The inner economy - health
Part of this past week has seen many priests and deacons of the Diocese of California gathered at the Bishop’s Ranch for the annual Clergy Retreat. This year we extended the theme of last year and looked at health as an integration of mind, body, spirit and community. I wonder if we might not close our meditation on this week’s lessons together by thinking that when we speak of “economy” we might sometimes turn our attention not to great systems or even to small-scale systems like villages and families, but to our inner lives. Jesus spoke of the temple of his own life - “Destroy this temple and I will raise it in three days.” John 2:19; how often do we pay attention to the economy of our own individual lives? Our health, the balance of choices we make to tend to the resources of mind, body, spirit and community are as surely an economy as the movement of money in a system.
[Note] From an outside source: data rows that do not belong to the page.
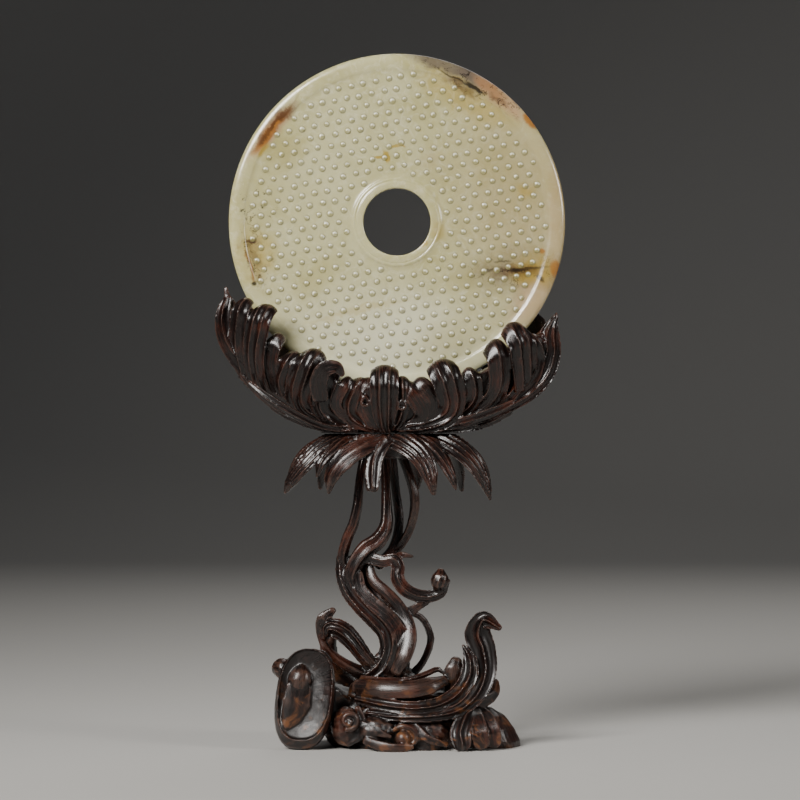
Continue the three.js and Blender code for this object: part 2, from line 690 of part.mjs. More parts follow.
function pedestalSolid() {
  const belowFloor = block([-100, -80, -30], [100, 80, 0]);
  const aboveSeam = block([-100, -80, CANOPY.topZ], [100, 80, CANOPY.topZ + 30]);
  return carvedAsOne([
    canopyHeart(),
    ...CANOPY_LEAVES.map(canopyLeaf),
    ...stems(),
    ...tendril(),
    mound(),
    ...fungus(),
    ...frontScrolls(),
    ...waves(),
    ...rightEnd(),
    ...leftArch(),
    ...backOfBase(),
  ]).subtract(belowFloor).subtract(aboveSeam);
}

// ---------------------------------------------------------------- the whole

const jade = new THREE.MeshStandardMaterial({ color: 0xd5d8c3, roughness: 0.3, metalness: 0 });
const rosewood = new THREE.MeshStandardMaterial({ color: 0x3a2119, roughness: 0.42, metalness: 0 });

const part = new THREE.Group();
part.add(
  toMesh('bi_disc', discSolid(), jade),
  toMesh('leaf_cradle', cradleSolid(), rosewood, [SEAM_Z]),
  toMesh('pedestal', pedestalSolid(), rosewood, [0, CANOPY.topZ]),
);

export default part;
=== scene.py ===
"""A jade bi disc standing upright in its carved hardwood stand.

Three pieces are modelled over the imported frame: the jade disc with its grain bosses, the leaf cradle that
holds it, and the pedestal of stems, waves and rock below. Sizes are in millimetres and become metres in the
meshes. +Z is up, the disc faces -Y, and the origin is on the underside of the base.
"""

from __future__ import annotations

import logging
import math
from contextlib import contextmanager
from dataclasses import dataclass, field
from enum import Enum
from typing import Callable, Iterator, Sequence

import bpy
import numpy as np
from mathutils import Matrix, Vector
from mathutils.kdtree import KDTree

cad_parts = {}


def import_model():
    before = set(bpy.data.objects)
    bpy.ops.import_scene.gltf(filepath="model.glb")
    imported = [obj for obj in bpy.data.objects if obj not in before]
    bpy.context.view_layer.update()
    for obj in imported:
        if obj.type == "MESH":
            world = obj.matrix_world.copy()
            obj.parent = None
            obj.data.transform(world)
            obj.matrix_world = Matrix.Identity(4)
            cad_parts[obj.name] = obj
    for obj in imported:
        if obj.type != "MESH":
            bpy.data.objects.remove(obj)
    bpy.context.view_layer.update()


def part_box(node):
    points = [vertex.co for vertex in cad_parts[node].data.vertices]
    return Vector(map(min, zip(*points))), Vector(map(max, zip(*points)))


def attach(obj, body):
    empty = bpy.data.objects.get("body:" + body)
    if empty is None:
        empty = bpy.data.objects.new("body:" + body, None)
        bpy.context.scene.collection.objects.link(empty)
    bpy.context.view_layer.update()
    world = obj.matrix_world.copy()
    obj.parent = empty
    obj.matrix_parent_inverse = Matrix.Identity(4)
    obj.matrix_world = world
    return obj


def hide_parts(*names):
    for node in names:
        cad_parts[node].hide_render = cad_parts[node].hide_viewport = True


LOG = logging.getLogger("bi_disc")

MM = 0.001  # metres in a millimetre
FULL_TURN = 2 * math.pi
QUARTER_TURN = math.pi / 2
SEED = 2206
GAP = 0.3  # clearance between pieces that rest on each other
SEAM_Z = 152.9  # where the cradle sits on the pedestal
FRONT = np.array([0.0, -1.0, 0.0])
BACK = np.array([0.0, 1.0, 0.0])
UP = np.array([0.0, 0.0, 1.0])

Array = np.ndarray
Place = tuple[float, float, float]
Colour = tuple[float, float, float, float]
Rings = Callable[[Array, Array], Array]  # places on a body's rings, from shares and turns
Piece = bpy.types.Object
Material = bpy.types.Material
Tree = bpy.types.NodeTree
Node = bpy.types.Node
Socket = bpy.types.NodeSocket


class Body(Enum):
    """The bodies that pieces ride on."""

    STAND = "root"


class Slot(Enum):
    """The record's material slots."""

    JADE = "jade"
    ROSEWOOD = "rosewood"


# ---------------------------------------------------------------- working on meshes


def deselect_all() -> None:
    """Clears the selection."""
    for thing in bpy.context.selected_objects:
        thing.select_set(False)


def select_only(piece: Piece) -> None:
    """Makes a piece the only selected and the active one."""
    deselect_all()
    piece.select_set(True)
    bpy.context.view_layer.objects.active = piece


def coordinates(piece: Piece) -> Array:
    """Returns a piece's vertices in its own units, one row each."""
    flat = np.empty(3 * len(piece.data.vertices))
    piece.data.vertices.foreach_get("co", flat)
    return flat.reshape(-1, 3)


def place_vertices(piece: Piece, places: Array) -> None:
    """Moves a piece's vertices.

    Args:
        piece: The mesh object.
        places: The new places in millimetres, one row each.
    """
    piece.data.vertices.foreach_set("co", (places * MM).ravel())
    piece.data.update()


def set_values(piece: Piece, name: str, values: Array) -> None:
    """Writes one number for each vertex as a named attribute."""
    layer = piece.data.attributes.get(name) or piece.data.attributes.new(name, "FLOAT", "POINT")
    layer.data.foreach_set("value", values.astype(np.float32))


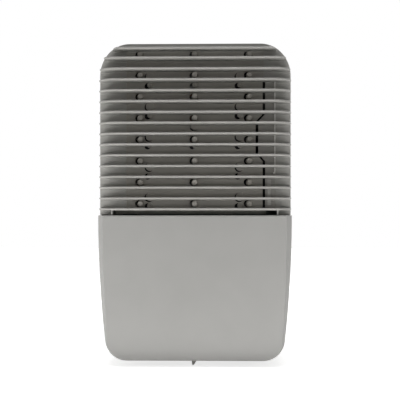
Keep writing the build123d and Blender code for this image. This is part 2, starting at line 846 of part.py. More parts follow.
with BuildPart() as fan_scroll:
    with BuildSketch(at_depth(scroll_y)):
        scroll_outline(scroll_wall)
    extrude(amount=-scroll_depth)
    with BuildSketch(at_depth(scroll_y)):
        scroll_outline(0, 1.0)
    extrude(amount=-(scroll_depth - scroll_wall), mode=Mode.SUBTRACT)
    with BuildSketch(at_depth(scroll_back_y)):
        with Locations((fan_x, fan_z)):
            Circle(shaft_r + 2.0)
    extrude(amount=2 * scroll_wall, mode=Mode.SUBTRACT)

with BuildPart() as scroll_front:
    with BuildSketch(at_depth(scroll_y)):
        scroll_outline(scroll_wall)
    extrude(amount=scroll_wall)
    with BuildSketch(at_depth(scroll_y - scroll_wall)):
        with Locations((fan_x, fan_z)):
            Circle(inlet_r)
    extrude(amount=-scroll_wall, mode=Mode.SUBTRACT)

# ---------------------------------------------------------------- fan wheel, shaft and motor
wheel_y = scroll_back_y - 2 * scroll_wall - wheel_w
wheel_back_y = wheel_y + wheel_w
blade_kink_r = (wheel_r + blade_chord_in) / 2
hub_length = wheel_w / 2

with BuildSketch() as blade:
    with BuildLine():
        Polyline(
            (blade_chord_in, 0),
            (blade_kink_r, blade_lean / 4),
            (wheel_r - ring_edge, blade_lean),
            (wheel_r - ring_edge - blade_t, blade_lean + blade_t),
            (blade_kink_r, blade_lean / 4 + blade_t),
            (blade_chord_in, blade_t),
            close=True,
        )
    make_face()

with BuildPart() as fan_wheel:
    with BuildSketch(at_depth(wheel_back_y)):
        with Locations((fan_x, fan_z)):
            RegularPolygon(wheel_r, wheel_blades)
    extrude(amount=ring_t)
    with BuildSketch(at_depth(wheel_back_y)):
        with Locations((fan_x, fan_z)):
            with PolarLocations(0, wheel_blades):
                add(blade.sketch)
    extrude(amount=wheel_w)
    with BuildSketch(at_depth(wheel_y)):
        with Locations((fan_x, fan_z)):
            RegularPolygon(wheel_r, wheel_blades)
            RegularPolygon(blade_chord_in, wheel_blades, mode=Mode.SUBTRACT)
    extrude(amount=-ring_t)
    with BuildSketch(at_depth(wheel_back_y)):
        with Locations((fan_x, fan_z)):
            RegularPolygon(hub_r, wheel_blades // 2)
    extrude(amount=hub_length)
    with BuildSketch(at_depth(wheel_back_y)):
        with Locations((fan_x, fan_z)):
            Circle(shaft_r + running)
    extrude(amount=hub_length, mode=Mode.SUBTRACT)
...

It is important for the clergy who serve our church communities to attend to the health economy of their lives – they absorb many sorrows and worries that we bring to them, and they need to have good ways to catalyze all that we share with them. And you, navigating often stormy and dark waters of your own, how do you keep the inner economy, your health in balance? Let us be as generous with ourselves in making room for health as the farmer was with the those seeking work from morning to evening. And remember that the presence of the Holy Spirit is a lamp shining in the night, always with you. (23.IX.17 Adv.)